Document everything before anything is moved or removed. Photos and video of the water level, the affected materials, and any visible damage create the baseline your insurance adjuster will need. Don’t throw anything away yet even damaged materials may need to be assessed as part of the claim. Then call for professional extraction as quickly as possible. The sooner industrial equipment goes in, the better your outcome. In East Northport, where power outages during nor’easters are common and sump pump failures often affect multiple homes simultaneously, getting a crew on-site before the backlog builds is worth the immediate call.
This is the right question to ask, and the honest answer is that you can’t tell by looking. A basement floor can feel dry to the touch while the wall cavity behind it holds moisture levels that will produce mold within days. Professional moisture assessment uses calibrated meters that measure moisture content inside walls, subfloor materials, and structural framing not just surface conditions.
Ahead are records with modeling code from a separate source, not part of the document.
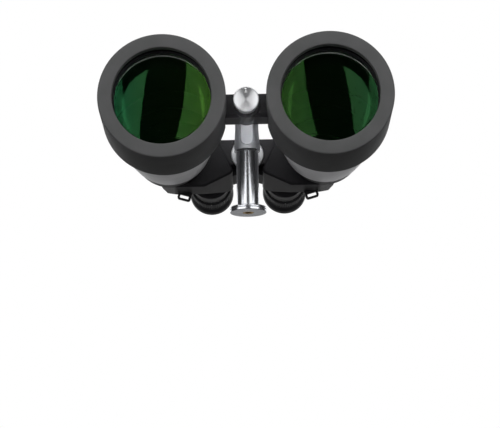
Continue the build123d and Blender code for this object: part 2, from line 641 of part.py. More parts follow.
def front_flat():
    """Cutter for the bevelled flat on the front of the block, with a round lower end."""
    half = FLAT_WIDTH / 2
    wide = half + FLAT_BEVEL
    lip_y = -FLAT_AT - FLAT_BEVEL
    far = -2 * BLOCK_FOOT_R
    end_z = ROD_Z - FLAT_END + wide
    face = make_face(Polyline((-half, -FLAT_AT), (half, -FLAT_AT), (wide, lip_y), (wide, far), (-wide, far),
                              (-wide, lip_y), close=True))
    run = Pos(0, 0, end_z) * extrude(face, amount=BLOCK_ABOVE + FLAT_END + 5)
    round_end = turned([(0, far), (wide, far), (wide, lip_y), (half, -FLAT_AT), (0, -FLAT_AT)], 0, end_z)
    return run + round_end


def tripod_post():
    top = ROD_Z + BLOCK_ABOVE
    foot = ROD_Z - BLOCK_BELOW
    body = turned_up([
        (0, FOOT_THICK), (COLUMN_R, FOOT_THICK), (COLUMN_R, foot - 0.6), (BLOCK_FOOT_R - 0.8, foot),
        (BLOCK_FOOT_R, foot + 0.8), (BLOCK_FOOT_R, ROD_Z - BLOCK_FLARE_TO),
        (BLOCK_TOP_R, ROD_Z - BLOCK_FLARE_FROM), (BLOCK_TOP_R, top - 1), (BLOCK_TOP_R - 1, top), (0, top)])
    body -= rod_along_y(ROD_R + RUN, -REACH, REACH)
    body -= upright(LOCK_SHANK_R + RUN, ROD_Z, REACH)
    body -= upright(FOOT_SPIGOT_R, FOOT_THICK, FOOT_SPIGOT)
    return body - front_flat()


def post_foot():
    spigot_top = FOOT_THICK + FOOT_SPIGOT - SKIN
    flange = turned_up([(0, 0), (FOOT_R - 0.5, 0), (FOOT_R, 0.5), (FOOT_R, FOOT_THICK - 1),
                        (FOOT_R - 1, FOOT_THICK), (FOOT_SPIGOT_R, FOOT_THICK), (FOOT_SPIGOT_R, spigot_top),
                        (0, spigot_top)])
    return flange - upright(INSERT_R, 0, INSERT_LENGTH)


def thread_insert():
    return upright(INSERT_R, 0, INSERT_LENGTH) - upright(THREAD_R, 0, INSERT_LENGTH)


def post_lock_screw():
    seat = ROD_Z + BLOCK_ABOVE + GAP
    top = seat + LOCK_KNOB
    return turned_up([(0, ROD_Z + ROD_R + LOCK_TIP_GAP), (LOCK_SHANK_R, ROD_Z + ROD_R + LOCK_TIP_GAP),
                      (LOCK_SHANK_R, seat), (LOCK_KNOB_R - 0.6, seat), (LOCK_KNOB_R, seat + 0.6),
                      (LOCK_KNOB_R, top - 1), (LOCK_KNOB_R - 1, top), (0, top)])


# ---- build every piece ----
centre_pieces = [centre_rod, front_cap, hinge_disc, hinge_washers, hinge_end_cap,
                 tripod_post, post_foot, thread_insert, post_lock_screw]
for make in centre_pieces:
    save(make(), make.__name__)

side_pieces = [hood, objective_tube, lens_retainer, objective_crown, objective_flint, baffle, rear_cover,
               cover_screws, prism_shelf, strap_lug, arm_screws, eyepiece_base, focus_ring, eyepiece_barrel,
               field_lens, eye_lens, eyecup]
for number, side in enumerate(("left", "right")):
    for make in side_pieces:
        save(on_side(make(), side), f"{side}_{make.__name__}")
    save(on_side(front_arm(number == 0), side), f"{side}_front_arm")
    save(on_side(prism_housing(number), side), f"{side}_prism_housing")
    shelf_back = SHELF_Y + SHELF_THICK
    prisms = [("front", FRONT_PRISM, SHELF_Y, -1), ("rear", REAR_PRISM, shelf_back, 1)]
    for name, prism, y_face, facing in prisms:
        save(on_side(glass_prism(prism, y_face, facing), side), f"{side}_{name}_prism")
        save(on_side(prism_strap(prism, y_face, facing), side), f"{side}_{name}_prism_strap")
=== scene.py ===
# %% [markdown]
# # Astronomy binoculars on a tripod post
# Two big objectives, two prism housings and two eyepieces fold about one steel rod. The rod slides in a
# chrome post that screws to a tripod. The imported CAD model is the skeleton: every size below is read
# from its boxes. Each step says what a piece is on the real object, how it could be made, and why this
# way was chosen.

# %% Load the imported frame
import json
import math
import bmesh
import bpy
from mathutils import Matrix, Vector

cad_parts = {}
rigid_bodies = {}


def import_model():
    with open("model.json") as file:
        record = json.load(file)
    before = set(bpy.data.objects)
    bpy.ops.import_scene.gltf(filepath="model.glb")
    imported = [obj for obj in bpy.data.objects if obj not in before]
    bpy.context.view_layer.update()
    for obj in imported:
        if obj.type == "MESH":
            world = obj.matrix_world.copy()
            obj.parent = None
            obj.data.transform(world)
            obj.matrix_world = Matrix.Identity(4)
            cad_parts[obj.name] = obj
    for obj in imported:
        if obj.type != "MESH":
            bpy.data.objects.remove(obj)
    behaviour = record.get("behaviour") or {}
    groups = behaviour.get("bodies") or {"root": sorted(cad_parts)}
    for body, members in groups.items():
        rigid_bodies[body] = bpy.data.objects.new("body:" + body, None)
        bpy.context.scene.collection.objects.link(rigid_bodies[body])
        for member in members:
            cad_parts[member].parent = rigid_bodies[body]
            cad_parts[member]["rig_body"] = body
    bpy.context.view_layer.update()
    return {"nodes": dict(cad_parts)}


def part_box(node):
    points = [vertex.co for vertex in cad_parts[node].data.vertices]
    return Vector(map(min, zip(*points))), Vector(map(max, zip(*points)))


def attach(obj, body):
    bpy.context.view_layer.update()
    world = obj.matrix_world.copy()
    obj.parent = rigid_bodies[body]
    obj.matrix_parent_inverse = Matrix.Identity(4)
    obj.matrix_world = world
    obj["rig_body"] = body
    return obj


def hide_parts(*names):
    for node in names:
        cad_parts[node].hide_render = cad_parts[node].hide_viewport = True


for leftover in list(bpy.data.objects):
    bpy.data.objects.remove(leftover)
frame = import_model()
nodes = frame["nodes"]
MM = 0.001

# %% [markdown]
# ## The view
# A long lens from about 1.7 metres away keeps both hoods round. The camera stands low in front and looks
# up a little, with a slight roll, as a person would hold it.

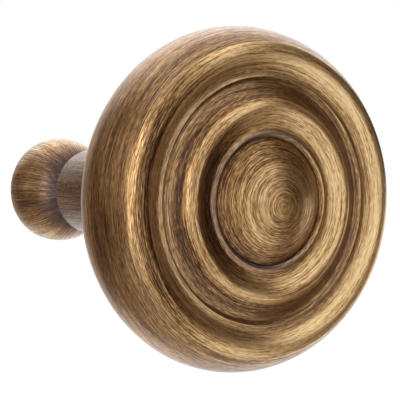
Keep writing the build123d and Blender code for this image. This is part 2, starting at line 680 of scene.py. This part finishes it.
def make_surround():
    world = bpy.data.worlds.new("white_surround")
    bpy.context.scene.world = world
    room = Finish(world)
    direction = room.node("ShaderNodeTexCoord").outputs["Generated"]
    across, backwards, height = room.separate(direction)

    to_right = room.along(direction, camera_right)
    low = room.remap(height, 0.0, behind_cut_height, behind_cut_low_right, 0.0)
    off_to_right = room.math("MULTIPLY", room.math("MAXIMUM", to_right, 0.0), low)
    above = room.math("MAXIMUM", height, 0.0)
    raised = room.math("MULTIPLY", to_right, behind_reach_left)
    raised = room.math("SUBTRACT", behind_reach_up, raised)
    raised = room.math("MULTIPLY", raised, room.math("MULTIPLY", above, above))
    behind = room.math("ADD", room.along(direction, -camera_back), raised)
    behind = room.remap(room.math("SUBTRACT", behind, off_to_right), *behind_edge)
    brighter = room.remap(height, 0.0, above_height, behind_level, above_level)
    behind = room.math("MULTIPLY", behind, brighter)
    behind = dim_back_left(room, behind, across, backwards, height)

    walls = room.remap(across, *wall_sides, wall_left_level, wall_right_level)
    walls_share = room.remap(backwards, *wall_depth, 1.0, wall_back_share)
    walls = room.math("MULTIPLY", walls, walls_share)
    ceiling = room.remap(height, *ceiling_edge, 0.0, ceiling_level)
    front = front_light(room, across, backwards, height)
    front = room.math("MULTIPLY", front, front_level)
    mirrored = room.math("MAXIMUM", behind, front, walls, ceiling)

    seen = room.node("ShaderNodeLightPath").outputs["Is Camera Ray"]
    lit = room.math("MAXIMUM", seen, room.remap(mirrored, 0.0, full_light))
    background = room.tree.nodes["Background"].inputs
    room.put(background["Color"], room.mix(lit, warm_shade, white))
    room.put(background["Strength"], room.remap(seen, 0.0, 1.0, mirrored, 1.0))


def floor_finish():
    finish = Finish(bpy.data.materials.new("pale_floor"))
    finish.shader.inputs["Base Color"].default_value = grey(floor_paleness)
    finish.shader.inputs["Roughness"].default_value = 1.0
    finish.shader.inputs["Specular IOR Level"].default_value = 0.0
    x, y, _ = object_coordinates(finish)
    distance = finish.length(x, y, 0.0)
    front = finish.math("MULTIPLY", front_light(finish, x, y, -floor_drop), front_floor_level)
    away = finish.math(
        "SUBTRACT",
        finish.math("MULTIPLY", x, -camera_back.x),
        finish.math("MULTIPLY", y, camera_back.y),
    )
    away = finish.remap(finish.math("DIVIDE", away, distance), *behind_floor_edge)
    behind = finish.math("MULTIPLY", away, behind_floor_level)
    behind = dim_back_left(finish, behind, x, y, -floor_drop)
    below = finish.remap(distance, *floor_below_spread, floor_below_level, floor_level)
    mirrored = finish.math("MAXIMUM", front, behind, below)

    path = finish.node("ShaderNodeLightPath").outputs
    seen = path["Is Camera Ray"]
    lit = finish.math("MAXIMUM", seen, finish.remap(mirrored, 0.0, full_light))
    strength = finish.remap(seen, 0.0, 1.0, mirrored, floor_glow)
    glow = finish.node(
        "ShaderNodeEmission", {"Color": finish.mix(lit, warm_shade, white), "Strength": strength}
    )
    glow_share = finish.math(
        "MAXIMUM", finish.math("MULTIPLY", seen, floor_seen_share), path["Is Glossy Ray"]
    )
    blend = finish.node(
        "ShaderNodeMixShader", {0: glow_share, 1: finish.shader.outputs[0], 2: glow.outputs[0]}
    )
    finish.put(finish.tree.nodes["Material Output"].inputs["Surface"], blend.outputs[0])
    return finish.material


def make_floor():
    bpy.ops.object.select_all(action="DESELECT")
    bpy.ops.mesh.primitive_plane_add(size=floor_size, location=(0, 0, -floor_drop))
    floor = bpy.context.object
    floor.name = "studio_floor"
    floor.data.materials.append(floor_finish())


def make_key_lamp():
    lamp = bpy.data.lights.new("key_lamp", "AREA")
    lamp.shape = "RECTANGLE"
    lamp.size, lamp.size_y = key_lamp_size
    lamp.energy = key_lamp_watts
    holder = bpy.data.objects.new("key_lamp", lamp)
    holder.location = key_lamp_place
    aim = holdback_middle - key_lamp_place
    holder.rotation_euler = aim.to_track_quat("-Z", "Y").to_euler()
    bpy.context.scene.collection.objects.link(holder)


def make_camera():
    lens = bpy.data.cameras.new("camera")
    lens.sensor_width = sensor_width
    lens.lens = focal_pixels * sensor_width / picture_pixels
    lens.clip_start = nearest_seen
    camera = bpy.data.objects.new("camera", lens)
    camera_up = camera_back.cross(camera_right)
    aim = Vector((0, -step_plane, 0)) - camera_right * centre_to_right + camera_up * centre_below
    camera.location = aim + camera_back * view_distance
    camera.rotation_mode = "QUATERNION"
    camera.rotation_quaternion = (-camera_back).to_track_quat("-Z", "Y")
    bpy.context.scene.collection.objects.link(camera)
    bpy.context.scene.camera = camera


make_camera()
make_surround()
make_floor()
make_key_lamp()

make_stem(stem_finish())
make_face_disc(disc_finish())
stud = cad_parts["joining_stud"]
stud.data.materials.clear()
stud.data.materials.append(stud_finish())

bpy.context.scene.view_settings.view_transform = "Standard"
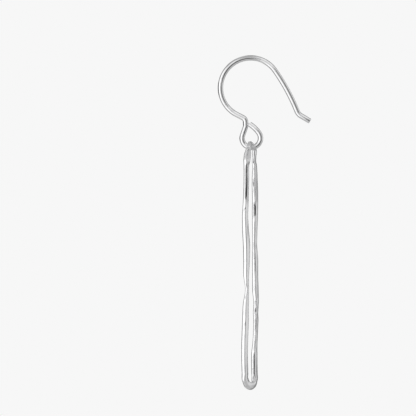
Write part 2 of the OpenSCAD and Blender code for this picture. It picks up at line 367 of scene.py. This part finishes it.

Thermal imaging can identify cold spots where moisture is hiding behind finished surfaces that would otherwise look completely normal.
In East Northport’s older homes, this matters more than it does in newer construction. Original drywall, plaster walls, and wood framing absorb and retain moisture differently than modern materials, and the limited ventilation in many mid-century basements slows the drying process even when equipment is running. We monitor moisture readings throughout the drying phase and don’t clear a job until the numbers not just the appearance confirm the space meets dry standards. That final clearance is documented, which also protects you if a mold issue surfaces later and there’s a question about whether the original cleanup was completed properly.